A recent report from Bitdefender reveals a series of novel attack methods that expose vulnerabilities in Google Workspace and the Google Cloud Platform (GCP), potentially empowering threat actors to execute ransomware attacks, data exfiltration, and password recovery exploits.
Martin Zugec, the technical solutions director at Bitdefender, emphasizes that starting from a single compromised machine, threat actors could escalate their attacks by moving to other cloned machines with Google Credential Provider for Windows (GCPW) installed, gaining access to the cloud platform with customized permissions, or decrypting locally stored passwords to extend their assault beyond the Google ecosystem.

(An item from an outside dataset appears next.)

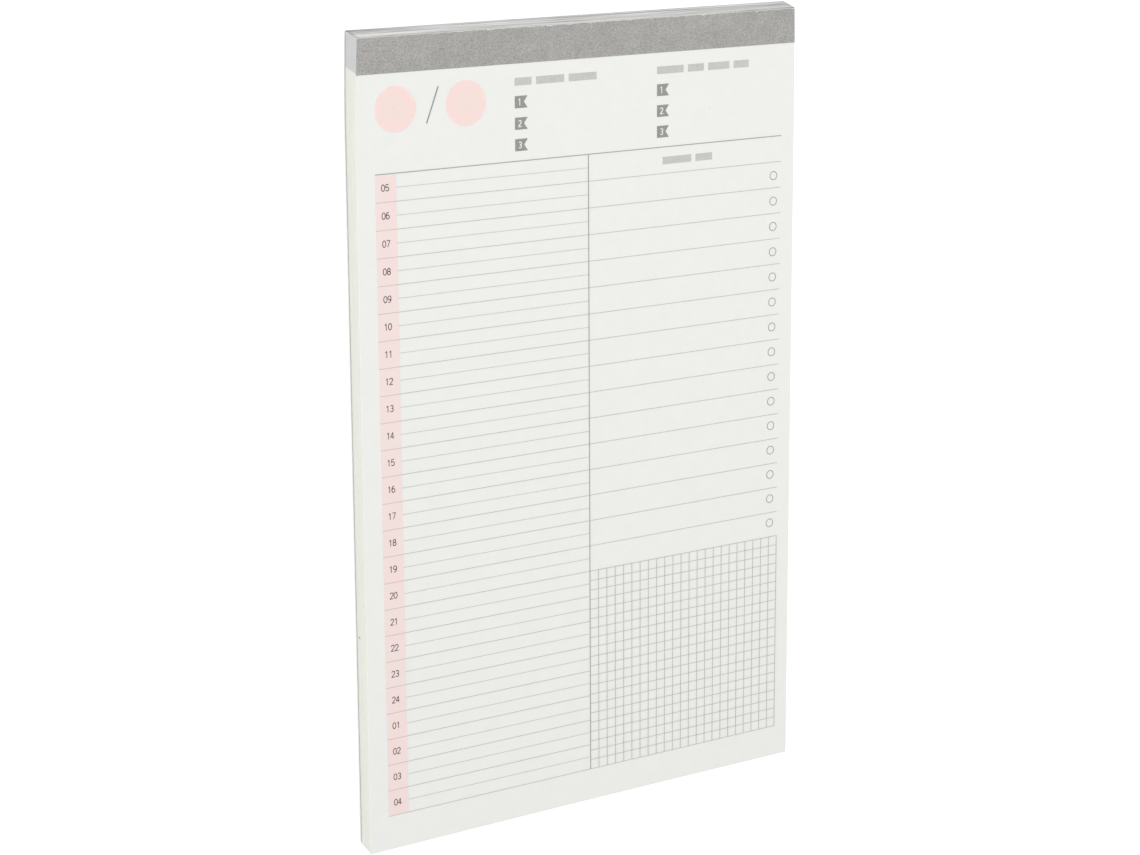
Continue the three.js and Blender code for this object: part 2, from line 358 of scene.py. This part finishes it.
MATERIALS = {
    "page": page_material(),
    # The edges are the page's paper, painted lighter than the page: painted light on the sides,
    # which the lamps leave darker.
    "edges": edge_material("sheet_edges_painted_lighter", (242, 243, 234), 4),
    "tinted_edges": edge_material("tinted_edges", (209, 210, 211), 5),
    "band": band_material(),
    "pink": circle_material(),
    "pink_column": two_tone_ink("pink_column_ink", (245, 222, 220), (242, 226, 221), 0.12),
    "grey": ink_material("grey_ink", (150, 150, 147)),
    "line": line_material(),
    "heading": ink_material("heading_ink", (198, 198, 195)),
    "digit": ink_material("digit_ink", (92, 90, 90)),
    "fleck": ink_material("fleck", (190, 185, 178)),
    "board": board_material(),
    "film": film_material(),
    # The glue's own edge, painted much lighter than the film: a painted highlight along the lip.
    "lip": ink_material("glue_lip_and_highlight", (230, 229, 225), 8),
}


# Mesh helpers

def make_piece(name, points, faces, materials, indices=None, smooth=False):
    """A mesh piece from points in millimetres, riding on the pad."""
    mesh = bpy.data.meshes.new(name)
    mesh.from_pydata([[value * MM for value in point] for point in points], [], faces)
    for material in materials:
        mesh.materials.append(MATERIALS[material])
    if indices:
        mesh.polygons.foreach_set("material_index", indices)
    mesh.polygons.foreach_set("use_smooth", [smooth] * len(mesh.polygons))
    mesh.update()
    piece = bpy.data.objects.new(name, mesh)
    bpy.context.scene.collection.objects.link(piece)
    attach(piece, "root")
    return piece


class Solids:
    """Points and faces of many closed prisms, gathered into one piece."""

    def __init__(self):
        self.points = []
        self.faces = []
        self.indices = []

    def add_prism(self, outline, low, high, side_index=None):
        """A prism up Z on an anticlockwise outline. side_index gives a side's material."""
        count = len(outline)
        start = len(self.points)
        for z in (low, high):
            self.points += [(x, y, z) for x, y in outline]
        self.faces.append([start + i for i in reversed(range(count))])
        self.faces.append([start + count + i for i in range(count)])
        self.indices += [0, 0]
        for i in range(count):
            j = (i + 1) % count
            self.faces.append([start + i, start + j, start + count + j, start + count + i])
            self.indices.append(side_index(outline[i], outline[j]) if side_index else 0)

    def make(self, name, materials):
        """The piece that holds all the prisms."""
        return make_piece(name, self.points, self.faces, materials, self.indices)


# The paper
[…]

Despite Google marking the bug as ineligible for fixing due to being outside its threat model, Bitdefender warns that threat actors can exploit these gaps to transform a single endpoint compromise into a network-wide breach.
Furthermore, the attacks hinge on exploiting an organization’s use of Google Credential Provider for Windows (GCPW), offering mobile device management (MDM) and single sign-on (SSO) capabilities. GCPW facilitates remote management of Windows devices within Google Workspace environments, allowing users to access their Windows devices with the same credentials used for Google accounts.
At the same time, the attackers leverage the GCPW setup to extract an account’s refresh OAuth tokens, bypassing multi-factor authentication (MFA) protections and utilizing the refresh token to construct HTTP requests for accessing and manipulating sensitive data associated with Google accounts. A second exploit, the Golden Image lateral movement, takes advantage of VM deployments, allowing the cloning of machines with pre-installed GCPW to clone associated passwords.
In addition, the third attack involves accessing plaintext credentials by leveraging acquired access tokens to send HTTP requests to an undocumented API endpoint, obtaining the private RSA key necessary to decrypt the password field.
Bitdefender underscores the severity of having access to plaintext credentials, enabling attackers to impersonate legitimate users, potentially leading to complete account takeover. The report highlights the critical importance for organizations to address these vulnerabilities promptly and underscores the need for thorough audits of applications to prevent exploitation by threat actors monitoring open-source repositories opportunistically.